Demo 3: Detecting DOUBLEPULSAR


​To detect unbacked code execution, we keep a list of memory ranges corresponding to the loaded drivers, and validate that the instruction pointer resides within one of those ranges.​ However, our proof of concept suffers from a few weaknesses, including the fact that PatchGuard itself uses unbacked pages in an attempt to hinder reverse engineering.  While it’s fun to catch PatchGuard, this false positive would need to be addressed in a reliable and robust manner, which is difficult given the fact that PatchGuard is undocumented and subject to change at any time.​ Another weakness is that kernel code has the ability to program the PMU. An attacker with knowledge of this system could reprogram the PMU or disable interrupts.​ Finally, as with all kernel drivers, this unbacked detection driver is vulnerable to data attacks, such as IAT patching or attacks on our policy structures. 

As we mentioned earlier, there are currently no kernel protections against ROP (rear flow CFG). Microsoft’s plan to defend against ROP requires Intel Control-flow Enforcement Technology (CET).

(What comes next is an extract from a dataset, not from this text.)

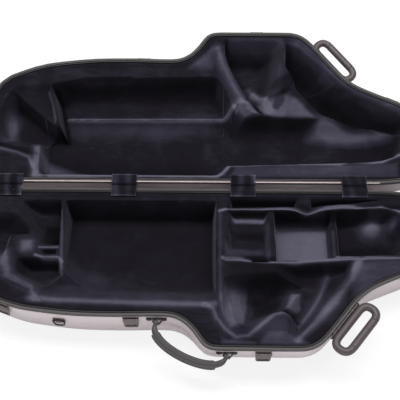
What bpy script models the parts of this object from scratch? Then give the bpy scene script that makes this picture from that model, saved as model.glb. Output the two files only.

While promising, CET doesn’t exist in any production processor today.

To cover this gap, we propose a PMU-based protection system that can detect rear flow control flow policy violations.​ We can configure the CPU’s Last Branch Recorded (LBR) mechanism to record every return in the kernel into a circular buffer. We can generate a control flow policy by scanning all the loaded drivers and identifying call instructions. Immediately after these call instructions are their corresponding return sites. The policy we generate is a bitmap listing these valid return sites. We generate policy at startup, and update it as new drivers are loaded.​

​Generating an interrupt for every return instruction is too costly. Instead we exploit the fact that ROP tends to generate a lot of branch mispredictions. We program the PMU to only generate interrupts for mispredicted branches. When the interrupt fires, we validate every return address that was recorded in the LBR.  If any of them are not in the aforementioned policy (aka not call preceded), we consider that a control flow violation.​ If you don’t tune these systems correctly, they can generate too many interrupts and adversely affect system performance. As the demo below shows, with proper tuning we saw roughly a 1% reduction in the JetStream browser benchmark score, while still maintaining 100% detection rate against our exploit.​ The final demo below walks through kernel mode ROP detection.


Demo 4: Detecting Kernel ROP




Windows platform security has greatly improved over the last decade, but kernel mode threats are still a big concern.​ To leverage the latest defenses from Microsoft, you should upgrade to the latest Windows 10 and enable as many protections as feasible in your organization (Secure Boot, VBS, HVCI, etc). Virtualization Based Security is the single largest pain point from a kernel mode attacker’s perspective, but unfortunately it does come with many compatibility issues. Ensure that you are collecting telemetry on the drivers being loaded across your endpoints. Leverage this data to spot anomalous or vulnerable drivers being loaded. Finally, leverage tools that allow you to hunt and detect kernel mode malware that may already be present in your network. Though this may seem like a large endeavor, we hope these two blogs and our two open source tools help raise awareness of kernel mode threats and facilitate protections as these threats evolve.